Quizá esta mirada atenta, meticulosa y lúcida, aunque no es infantil, comparte la escala de la infancia, aquella que convierte las esperas, los árboles y los escalones en obstáculos o esperanzas inconmensurables. En Jugo de naranja, esta percepción pausada alcanza extremos minimalistas y devuelve a la infancia su regalo:
Me gustaría ir de vacaciones a tu cuaderno de geografía. Viajar en plumón hasta los litorales trazados por un lápiz, internarme en el mosaico de colores con nombres de países. Me gustaría caminar sobre ese pastizal de rayones amarillos y calentarme con ese sol planito que se asoma en la esquina de la hoja. Navegar en ese río impresionista que se sale del borde y quedarme atrapada para siempre en una inverosímil, luminosa, espléndida falta de ortografía.
¿Quién pudiera transitar por la vida como Carmen Villoro?
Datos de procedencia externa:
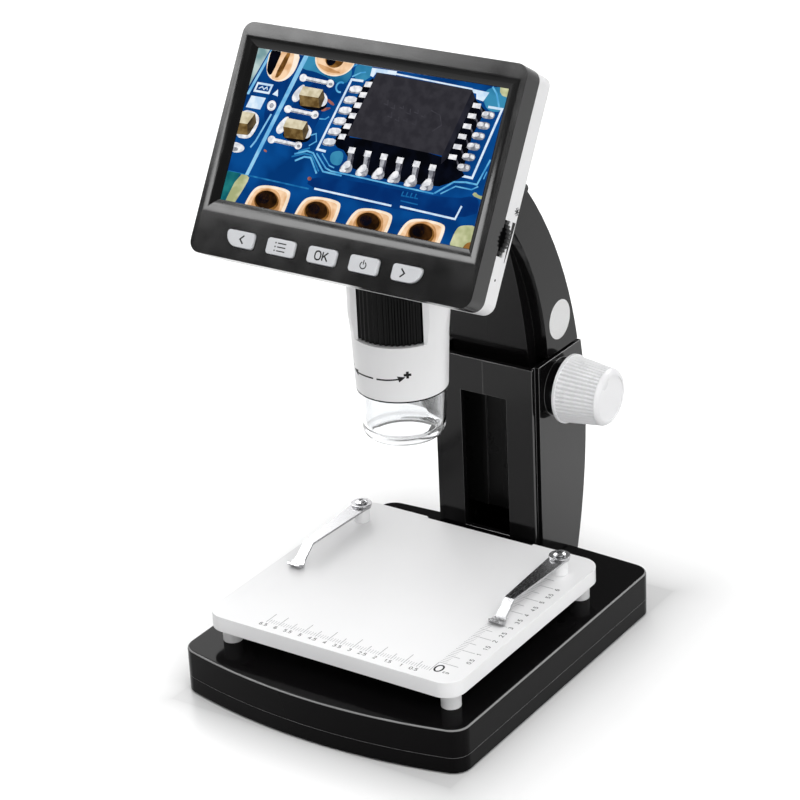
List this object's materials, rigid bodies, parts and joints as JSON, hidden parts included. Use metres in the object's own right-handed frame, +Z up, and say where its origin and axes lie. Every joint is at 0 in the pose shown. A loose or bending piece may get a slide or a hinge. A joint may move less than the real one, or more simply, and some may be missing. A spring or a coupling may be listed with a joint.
{
  "type": "lcd digital microscope",
  "caption": "Table-top digital microscope: tilted display head with lens barrel on a rack-focused arm over a ruled specimen stage with spring clips.",
  "frame": {"origin": "on the table, under the middle of the overall outline", "axes": "+Z up, +X to the user's right, -Y towards the user"},
  "size_m": [0.112, 0.1484, 0.2211],
  "materials": {
    "gloss_black": "high gloss moulded plastic",
    "satin_black": "satin moulded plastic",
    "bezel_black": "fine grained satin plastic",
    "wheel_black": "satin ribbed plastic",
    "white_plastic": "smooth white plastic",
    "knob_plastic": "smooth white plastic",
    "button_silver": "silver lacquered keys",
    "clear_plastic": "clear polycarbonate",
    "screen_glass": "flat cover glass",
    "screen": null,
    "lens_glass": "coated glass",
    "lens_metal": "black anodised",
    "bright_steel": "polished spring steel",
    "screw_steel": "zinc plated",
    "brass": "machined",
    "iron": "plain plate",
    "rubber": "matt rubber",
    "circuit_board": "solder mask",
    "battery_foil": "foil pouch",
    "led_white": "white"
  },
  "bodies": {
    "stand": {"base_cover": "gloss_black", "base_pan": "satin_black", "ballast_plate": "iron", "base_feet": "rubber", "base_screws": "screw_steel", "stage_plate": "white_plastic", "stage_screws": "screw_steel", "clip_posts": "white_plastic", "clip_screws": "bright_steel", "column_left": "gloss_black", "column_right": "gloss_black", "column_screws": "screw_steel", "column_foot_screws": "screw_steel", "axle_bushing_left": "brass", "axle_bushing_right": "brass"},
    "left_clip": {"clip_blade_left": "bright_steel", "clip_washer_left": "bright_steel"},
    "right_clip": {"clip_blade_right": "bright_steel", "clip_washer_right": "bright_steel"},
    "height_knobs": {"knob_right": "knob_plastic", "knob_left": "knob_plastic", "axle": "screw_steel", "pinion": "brass"},
    "carriage": {"arm_left": "gloss_black", "arm_right": "gloss_black", "arm_screws": "screw_steel", "slide_plate": "satin_black", "slide_screws": "screw_steel", "rack": "brass", "head_bracket": "satin_black", "display_bezel": "bezel_black", "display_glass": "screen_glass", "lcd_panel": "screen", "main_board": "circuit_board", "battery": "battery_foil", "button_board": "circuit_board", "display_shell": "white_plastic", "shell_screws": "screw_steel", "usb_port": "screw_steel", "card_slot": "screw_steel", "rear_bumper": "rubber", "barrel": "white_plastic", "ring_retainer": "satin_black", "sensor_board": "circuit_board", "led_board": "led_white", "leds": "led_white", "clear_cap": "clear_plastic", "dimmer_pot": "satin_black"},
    "focusing_ring": {"focus_ring": "wheel_black"},
    "lens_carrier": {"lens_cell": "lens_metal", "lens_glass": "lens_glass"},
    "dimmer": {"dimmer_wheel": "wheel_black"},
    "key_left": {"button_left": "button_silver"},
    "key_menu": {"button_menu": "button_silver"},
    "key_ok": {"button_ok": "button_silver"},
    "key_power": {"button_power": "button_silver"},
    "key_right": {"button_right": "button_silver"}
  },
  "joints": [
    {"name": "carriage_lift", "type": "slide", "parent": "stand", "child": "carriage", "axis": [0, 0, 1], "range_m": [0, 0.034]},
    {"name": "knob_turn", "type": "hinge", "parent": "stand", "child": "height_knobs", "pos_m": [0, 0.0563, 0.0805], "axis": [1, 0, 0], "range_deg": [-390, 0]},
    {"name": "left_clip_swing", "type": "hinge", "parent": "stand", "child": "left_clip", "pos_m": [-0.041, 0.0208, 0.0343], "axis": [0, 0, 1], "range_deg": [-130, 65]},
    {"name": "right_clip_swing", "type": "hinge", "parent": "stand", "child": "right_clip", "pos_m": [0.041, 0.0208, 0.0343], "axis": [0, 0, 1], "range_deg": [-65, 130]},
    {"name": "focus_turn", "type": "hinge", "parent": "carriage", "child": "focusing_ring", "pos_m": [0, -0.0093, 0.137], "axis": [0, 0, 1], "range_deg": [-150, 150]},
    {"name": "lens_travel", "type": "slide", "parent": "carriage", "child": "lens_carrier", "axis": [0, 0, 1], "range_m": [-0.00251, 0.00251]},
    {"name": "dimmer_turn", "type": "hinge", "parent": "carriage", "child": "dimmer", "pos_m": [0.0469, -0.02857, 0.17089], "axis": [0, -0.8625, 0.506], "range_deg": [-135, 135]},
    {"name": "key_left_press", "type": "slide", "parent": "carriage", "child": "key_left", "axis": [0, 0.8625, -0.506], "range_m": [0, 0.0006], "stiffness_N_per_m": 900},
    {"name": "key_menu_press", "type": "slide", "parent": "carriage", "child": "key_menu", "axis": [0, 0.8625, -0.506], "range_m": [0, 0.0006], "stiffness_N_per_m": 900},
    {"name": "key_ok_press", "type": "slide", "parent": "carriage", "child": "key_ok", "axis": [0, 0.8625, -0.506], "range_m": [0, 0.0006], "stiffness_N_per_m": 900},
    {"name": "key_power_press", "type": "slide", "parent": "carriage", "child": "key_power", "axis": [0, 0.8625, -0.506], "range_m": [0, 0.0006], "stiffness_N_per_m": 900},
    {"name": "key_right_press", "type": "slide", "parent": "carriage", "child": "key_right", "axis": [0, 0.8625, -0.506], "range_m": [0, 0.0006], "stiffness_N_per_m": 900}
  ],
  "couplings": [
    {"joint": "knob_turn", "follows": "carriage_lift", "rad_per_m": -200},
    {"joint": "lens_travel", "follows": "focus_turn", "m_per_rad": 0.00095493}
  ]
}
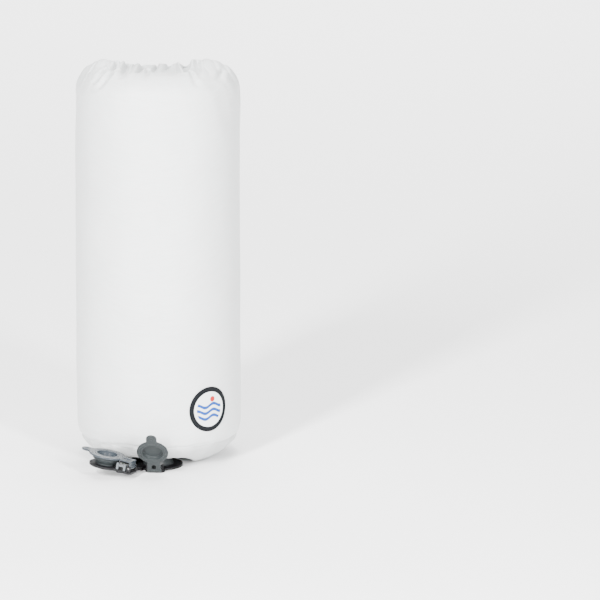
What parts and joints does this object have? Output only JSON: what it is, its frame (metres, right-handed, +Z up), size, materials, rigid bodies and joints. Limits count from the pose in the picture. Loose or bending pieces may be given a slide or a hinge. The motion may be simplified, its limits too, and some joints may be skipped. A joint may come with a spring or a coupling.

En sus textos ha logrado aislar, fotografiar las partes más fugaces, buscar el deleite y el dolor en la presencia silenciosa de los objetos que forman nuestro mundo diario, en las situaciones que de tanto repetirse se vuelven invisibles. Uno tiene la impresión, al leerlos, de que no ha vivido, de que ha dejado pasar a la lluvia, que ha fumado cigarros sin aprender nada, que no ha sabido recibir el amor de sus calcetines y ha corrido el riesgo de que la manguera enroscada al acecho lo pique como una víbora, de que ha hecho cientos de veces la cola en el banco sin percibir las veredas de transparencia que trazan los limpiavidrios y ha comido sus tortas sin evocar la caricia de la lechuga como la de unos labios, entre tantas cosas. Así, el humor y la melancolía que simultáneamente permean estas prosas rápidas y económicas, pero tan generosas con sus deslumbramientos, quedan sedimentados en el alma del lector como si fueran parte de una vida pendiente, de una tarea por hacer. Dice nuestra autora:
La vida está hecha de pequeñas muertes, ciclos que comienzan y terminan. Pero, en el tiempo, las heridas que duelen no son las que se abren, sino las que se cierran para siempre. Cuantas veces nos despedimos de nosotros mismos, cuántas nos dejamos a la orilla del camino. Hoy somos otro que acaso extraña al que antes fue, pero ya no lo reconoce. Por eso, el temor a la muerte no es un miedo a lo desconocido, sino a lo conocido.
Por eso, antes de volver a morir, vale la pena hacer esta tarea y empezar un nuevo ciclo o un nuevo día con este Jugo de naranja que, como señala Carmen, disuelve los temores y alivia las heridas.